*WRITTEN PROBLEM:*
Transcribe only part of the material below: the lines from the one containing "obj.matrix_world = world" through the one containing "depsgraph = bpy.context.evaluated_depsgraph_get()", inclusive, exactly as written.

*DATA LINES:*

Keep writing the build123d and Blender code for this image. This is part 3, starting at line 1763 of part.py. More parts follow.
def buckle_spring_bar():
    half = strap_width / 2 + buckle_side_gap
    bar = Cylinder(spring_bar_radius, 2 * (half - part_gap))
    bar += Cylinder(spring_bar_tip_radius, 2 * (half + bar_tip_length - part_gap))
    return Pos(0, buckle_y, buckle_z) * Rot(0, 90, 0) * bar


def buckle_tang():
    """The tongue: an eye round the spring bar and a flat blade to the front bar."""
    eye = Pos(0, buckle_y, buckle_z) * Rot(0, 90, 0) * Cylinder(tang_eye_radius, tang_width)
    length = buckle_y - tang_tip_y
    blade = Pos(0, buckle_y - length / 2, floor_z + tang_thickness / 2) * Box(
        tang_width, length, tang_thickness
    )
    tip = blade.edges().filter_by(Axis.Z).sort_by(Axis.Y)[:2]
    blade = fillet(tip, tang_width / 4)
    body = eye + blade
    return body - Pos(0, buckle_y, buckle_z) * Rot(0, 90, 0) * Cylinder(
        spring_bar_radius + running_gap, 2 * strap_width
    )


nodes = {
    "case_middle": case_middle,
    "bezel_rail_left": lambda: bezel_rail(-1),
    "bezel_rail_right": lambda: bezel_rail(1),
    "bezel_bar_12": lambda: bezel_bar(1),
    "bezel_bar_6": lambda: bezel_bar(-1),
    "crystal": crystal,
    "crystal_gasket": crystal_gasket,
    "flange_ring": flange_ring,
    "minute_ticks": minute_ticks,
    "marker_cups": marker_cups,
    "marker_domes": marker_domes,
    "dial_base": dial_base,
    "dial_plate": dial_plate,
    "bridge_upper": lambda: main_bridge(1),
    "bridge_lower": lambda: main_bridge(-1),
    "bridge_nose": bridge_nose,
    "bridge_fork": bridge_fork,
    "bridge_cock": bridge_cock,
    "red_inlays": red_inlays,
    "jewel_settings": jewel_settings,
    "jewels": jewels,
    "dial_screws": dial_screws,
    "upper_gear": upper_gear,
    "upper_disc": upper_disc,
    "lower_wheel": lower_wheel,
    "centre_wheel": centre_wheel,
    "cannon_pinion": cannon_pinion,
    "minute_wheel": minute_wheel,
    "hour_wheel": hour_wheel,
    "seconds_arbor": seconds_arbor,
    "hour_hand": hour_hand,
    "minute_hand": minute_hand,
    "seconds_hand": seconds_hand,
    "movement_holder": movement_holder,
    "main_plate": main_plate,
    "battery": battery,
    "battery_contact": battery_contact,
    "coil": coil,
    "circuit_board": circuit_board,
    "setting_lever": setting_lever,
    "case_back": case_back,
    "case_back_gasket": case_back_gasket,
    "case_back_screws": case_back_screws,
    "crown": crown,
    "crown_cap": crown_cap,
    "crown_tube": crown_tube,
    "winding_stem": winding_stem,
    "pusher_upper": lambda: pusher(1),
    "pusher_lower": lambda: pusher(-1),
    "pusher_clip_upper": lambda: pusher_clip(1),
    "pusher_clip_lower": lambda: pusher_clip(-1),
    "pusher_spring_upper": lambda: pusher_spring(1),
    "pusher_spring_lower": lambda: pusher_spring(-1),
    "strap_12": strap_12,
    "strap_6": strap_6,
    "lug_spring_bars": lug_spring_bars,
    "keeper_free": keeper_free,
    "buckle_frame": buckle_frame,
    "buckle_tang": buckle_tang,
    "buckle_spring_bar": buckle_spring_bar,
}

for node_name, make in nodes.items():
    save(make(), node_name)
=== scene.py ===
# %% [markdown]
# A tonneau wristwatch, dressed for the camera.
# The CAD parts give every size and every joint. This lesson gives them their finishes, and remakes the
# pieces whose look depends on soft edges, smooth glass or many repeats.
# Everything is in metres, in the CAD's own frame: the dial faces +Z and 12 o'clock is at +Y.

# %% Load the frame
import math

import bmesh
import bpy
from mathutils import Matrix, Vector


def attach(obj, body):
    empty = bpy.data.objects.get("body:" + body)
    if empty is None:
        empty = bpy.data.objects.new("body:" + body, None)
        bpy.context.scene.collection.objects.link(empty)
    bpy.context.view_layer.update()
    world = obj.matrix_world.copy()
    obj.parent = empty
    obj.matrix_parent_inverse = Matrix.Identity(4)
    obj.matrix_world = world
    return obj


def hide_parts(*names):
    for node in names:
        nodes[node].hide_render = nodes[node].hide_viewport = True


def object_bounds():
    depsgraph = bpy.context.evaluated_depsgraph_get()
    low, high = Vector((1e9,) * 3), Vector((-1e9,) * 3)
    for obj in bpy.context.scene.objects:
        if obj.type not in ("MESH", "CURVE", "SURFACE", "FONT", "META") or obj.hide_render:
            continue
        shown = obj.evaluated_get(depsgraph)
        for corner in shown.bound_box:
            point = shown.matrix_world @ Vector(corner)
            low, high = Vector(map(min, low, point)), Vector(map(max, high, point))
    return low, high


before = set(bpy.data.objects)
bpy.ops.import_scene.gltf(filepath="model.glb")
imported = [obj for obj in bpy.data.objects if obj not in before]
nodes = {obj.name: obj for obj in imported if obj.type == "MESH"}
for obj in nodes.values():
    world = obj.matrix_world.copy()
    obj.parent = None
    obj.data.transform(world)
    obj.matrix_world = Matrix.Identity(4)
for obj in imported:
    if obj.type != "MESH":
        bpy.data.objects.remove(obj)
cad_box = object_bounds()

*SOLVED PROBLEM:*
    obj.matrix_world = world
    return obj


def hide_parts(*names):
    for node in names:
        nodes[node].hide_render = nodes[node].hide_viewport = True


def object_bounds():
    depsgraph = bpy.context.evaluated_depsgraph_get()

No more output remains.